One commentator has observed that “we have a tendency to draw contrasts between the Old and New Testaments in the very places where the New Testament draws parallels” (Douglas Wilson, Partakers of Grace, 137-138). We think that we are being biblical when we draw radical distinctions between the people of God in the OT and NT. Dispensationalists—which means the majority of evangelicals—openly affirm that Israel and the Church are two different groups, two different people groups whom God saves and for whom he has different plans and distinct promises. Obviously there is a distinction between ethnic Israel considered in its hereditary and political sense and spiritual Israel, which Paul calls the Israel of God (Gal. 6:16). But this is where our passage begins to challenge our thinking, whether you are a dispensationalist or simply a modern covenant theologian. Paul affirms continuity between Israel in the OT and the Church in the NT, and that continuity includes many reprobates who died under God’s judgment in the wilderness and were damned.

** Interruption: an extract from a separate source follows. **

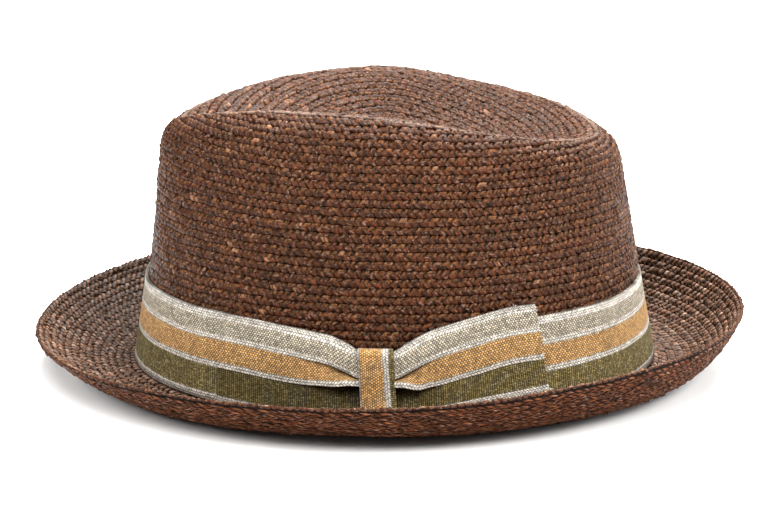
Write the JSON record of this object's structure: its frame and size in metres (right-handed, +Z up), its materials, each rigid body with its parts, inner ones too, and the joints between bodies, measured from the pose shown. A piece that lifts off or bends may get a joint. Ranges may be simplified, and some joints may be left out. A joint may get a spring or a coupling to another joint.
{
  "type": "straw hat",
  "caption": "Braided straw hat with a teardrop crown, a short upturned brim, a striped ribbon band and a flat bow at the side.",
  "frame": {"origin": "middle of the hat's box, on the surface that the brim rests on", "axes": "+Z up out of the crown, -Y towards the front of the hat, +X towards the wearer's left, where the bow is"},
  "size_m": [0.2474, 0.2792, 0.1074],
  "materials": {
    "straw_braid": "plaited and sewn straw braid, dark brown, soft sheen",
    "ribbon_cloth": "woven striped ribbon in white, sage, ochre and olive, matt"
  },
  "bodies": {
    "root": {"crown": "straw_braid", "brim": "straw_braid", "hat_band": "ribbon_cloth", "bow_loop_front": "ribbon_cloth", "bow_tail_back": "ribbon_cloth", "bow_knot": "ribbon_cloth"}
  },
  "joints": []
}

Let me head off a question I am bound to be asked after this sermon. No, not every one of the Israelites who died in the wilderness were lost. As many as believed in God were saved. There may have been many, maybe even the majority, who recognized their sin of unbelief and repented but who nevertheless died under the judgment God decreed. Dying in the wilderness did not mean they all went to Hell. Remember that Moses was forbidden to enter the Promised Land too, and yet he was saved. But lest some infer from this that all of them were saved or that those Paul has in mind here might have been, let’s pay close attention to the language. The apostle is referring to those with whom God was not well pleased, who lusted after evil things, who tempted Christ, and who were destroyed by the destroyer. These are not descriptions of saved persons who fell into sin and were chastised for it. They didn’t just lose a jewel in their crown. This is a description of those who were false professors, hypocrites, reprobates, destined for hell, and even though not everyone in that wilderness generation belonged to that category, everyone from that generation who was in that category was first a member of the visible Church and once partook, in some way, of Christ.
The Spiritual Advantages They Shared (with Us)

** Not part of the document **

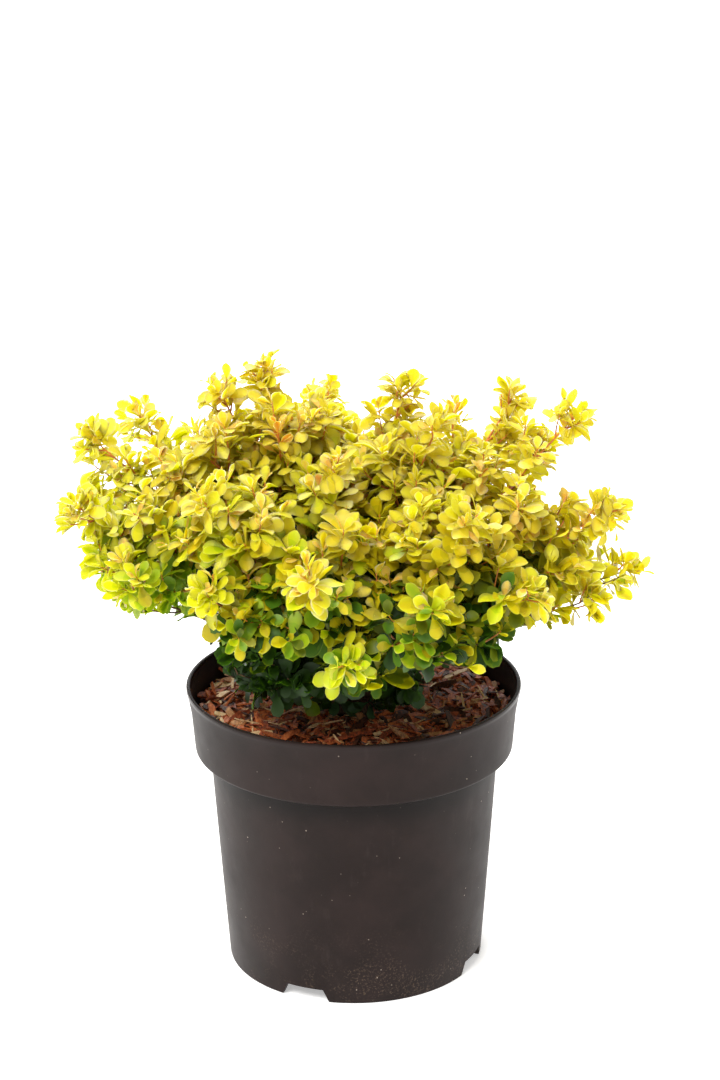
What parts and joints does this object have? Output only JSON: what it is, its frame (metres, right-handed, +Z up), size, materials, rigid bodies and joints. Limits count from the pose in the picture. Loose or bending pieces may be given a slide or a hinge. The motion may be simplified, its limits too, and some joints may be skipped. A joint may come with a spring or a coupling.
{
  "type": "potted japanese barberry",
  "caption": "Low mounded garden shrub with yellow-green leaves on spreading canes, growing in a round black plastic nursery pot of bark soil.",
  "frame": {"origin": "on the floor under the centre of the whole part, which is the pot's axis", "axes": "+Z up, -Y towards the pictured front, +X to the right in that view"},
  "size_m": [0.3464, 0.2999, 0.3712],
  "materials": {
    "pot": "satin moulded plastic, brown-black, dusty",
    "soil": "shredded red-brown bark, damp",
    "bark": "ridged grey-brown bark, orange on young wood",
    "foliage": "satin leaf, yellow to lime green, darker inside"
  },
  "bodies": {
    "root": {"bough_back": "bark", "bough_back_left": "bark", "bough_back_left_low": "bark", "bough_back_right": "bark", "bough_back_right_low": "bark", "bough_centre_top": "bark", "bough_crown": "bark", "bough_crown_right": "bark", "bough_far_left": "bark", "bough_far_right": "bark", "bough_front": "bark", "bough_front_left": "bark", "bough_front_left_high": "bark", "bough_front_right": "bark", "bough_front_right_high": "bark", "bough_left_low": "bark", "bough_left_top": "bark", "bough_left_up": "bark", "bough_mid_top": "bark", "bough_right": "bark", "bough_right_front": "bark", "bough_right_high": "bark", "bough_right_low": "bark", "bough_right_top": "bark", "bough_top": "bark", "bough_top_left": "bark", "foliage_back": "foliage", "foliage_back_left": "foliage", "foliage_back_left_low": "foliage", "foliage_back_right": "foliage", "foliage_back_right_low": "foliage", "foliage_centre_top": "foliage", "foliage_crown": "foliage", "foliage_crown_right": "foliage", "foliage_far_left": "foliage", "foliage_far_right": "foliage", "foliage_front": "foliage", "foliage_front_left": "foliage", "foliage_front_left_high": "foliage", "foliage_front_left_low": "foliage", "foliage_front_low": "foliage", "foliage_front_right": "foliage", "foliage_front_right_high": "foliage", "foliage_left_low": "foliage", "foliage_left_top": "foliage", "foliage_left_up": "foliage", "foliage_mid_top": "foliage", "foliage_right": "foliage", "foliage_right_front": "foliage", "foliage_right_front_low": "foliage", "foliage_right_high": "foliage", "foliage_right_low": "foliage", "foliage_right_top": "foliage", "foliage_top": "foliage", "foliage_top_left": "foliage", "pot": "pot", "soil": "soil", "stem": "bark"}
  },
  "joints": []
}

This is the very point over which many modern Presbyterians will stumble, so we need to write some of this in our minds with a boldface font and make liberal use of underlining. The Jews Paul is describing here were reprobates who died under God’s judgment and were members of the Church in the OT who actually partook of Christ. What does Paul say? All our fathers were under the cloud, all passed through the sea, all were baptized into Moses in the cloud and in the sea, all ate the same spiritual food, and all drank the same spiritual drink. For they drank of that spiritual Rock that followed them, and that Rock was Christ. Ahem. It appears someone needs to sit down and have a gentle but firm chat with Paul about his covenant theology. He doesn’t appear to realize that only those who are saved partake of Christ and all of those who do so can never be lost.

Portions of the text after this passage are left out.